The increase raises the authorized U.S. troop level in Iraq to 4,087, not including special operations personnel, some logistics workers and troops on temporary rotations.
"We’re not doing the fighting ourselves," Obama said, "but when we provide training, when we provide special forces who are backing them up, when we are gaining intelligence, working with the coalitions that we have, what we’ve seen is that we can continually tighten the noose" on ISIS.
"My expectation is that by the end of the year, we will have created the conditions whereby Mosul will eventually fall," Obama said.
The United States will send more troops to Iraq, potentially putting them closer to the frontlines to advise Iraqi forces in the war against ISIS militants.
U.S. Defense Secretary Ash Carter made the announcement on Monday during a visit to Baghdad during which he met U.S. commanders, Iraqi Prime Minister Haider al-Abadi, and Iraqi Defence Minister Khaled al-Obeidi.
The Pentagon will also provide up to $415 million to Kurdish peshmerga military units.
Monday’s announcement is the move in the past several months by the United States to step up its campaign against ISIS. U.S. special forces are also deployed in Iraq and Syria as part of the campaign.

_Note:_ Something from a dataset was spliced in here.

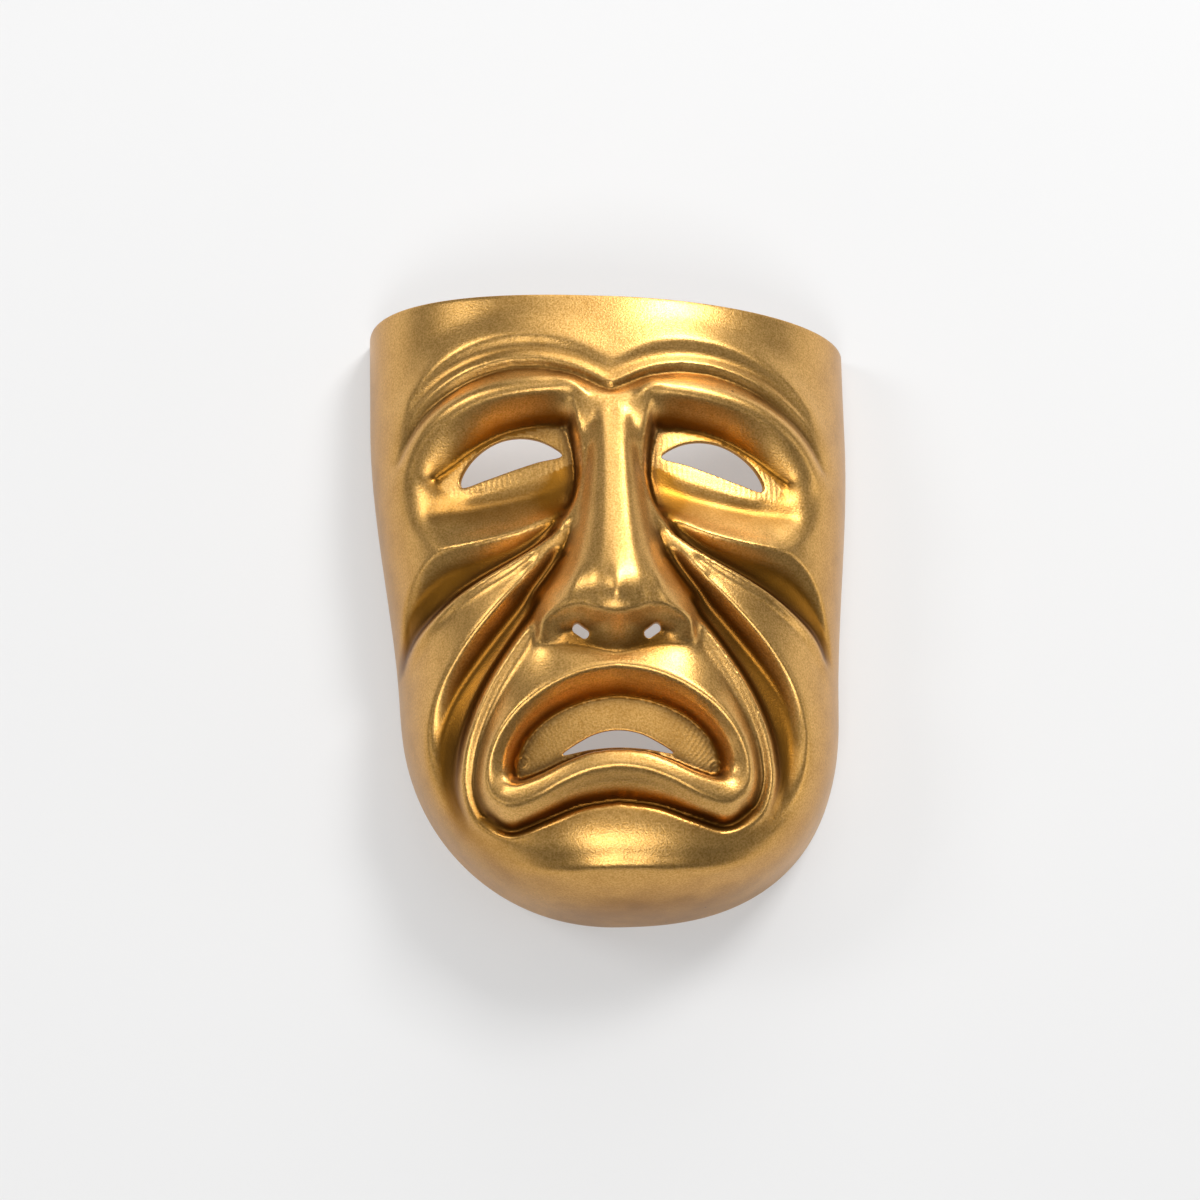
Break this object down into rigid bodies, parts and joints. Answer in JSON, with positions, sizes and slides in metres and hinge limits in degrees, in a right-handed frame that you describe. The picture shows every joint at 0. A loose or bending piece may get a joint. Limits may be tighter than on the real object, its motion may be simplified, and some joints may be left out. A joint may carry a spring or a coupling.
{
  "type": "theatre mask",
  "caption": "Gold tragedy mask for the stage: a thin moulded face shell with drooping brows, carved cheek folds, open eyes, small nostrils and a down-turned open mouth.",
  "frame": {"origin": "under the middle of the mask's bounding box, in the plane of its rim", "axes": "+Z out of the face, +Y from the chin to the brow edge, +X to the right of the picture"},
  "size_m": [0.1726, 0.2176, 0.0924],
  "materials": {
    "gold_paint": "satin metallic gold paint on moulded plastic"
  },
  "bodies": {
    "root": {"mask": "gold_paint"}
  },
  "joints": []
}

Most of the new military advisers are expected to be army special forces, as is the case with the approximately 100 advisers now in Iraq.
The advisers will be allowed to accompany smaller Iraqi units of about 2,500 troops that are closer to the frontlines of battle, whereas now they are limited to larger divisions of about 10,000 troops located further from the battlefield.
That will allow the U.S. military to offer quicker and more nimble advice to Iraqi troops as they try to retake Mosul, the largest Iraqi city still under Islamic State control.
But by placing them closer to the conflict, it could leave them more vulnerable to enemy mortars and artillery.
The United States has also authorized the use of Apache attack helicopters to support Iraqi forces in retaking Mosul, Carter said. The United States had originally offered the Apaches to the Iraqi government in December. The Iraqis did not take up the offer then but did not rule out their use.
The United States will also deploy an additional long-range rocket artillery unit to support Iraqi ground forces in the battle for Mosul, Carter said. There are two such batteries already in place in Iraq.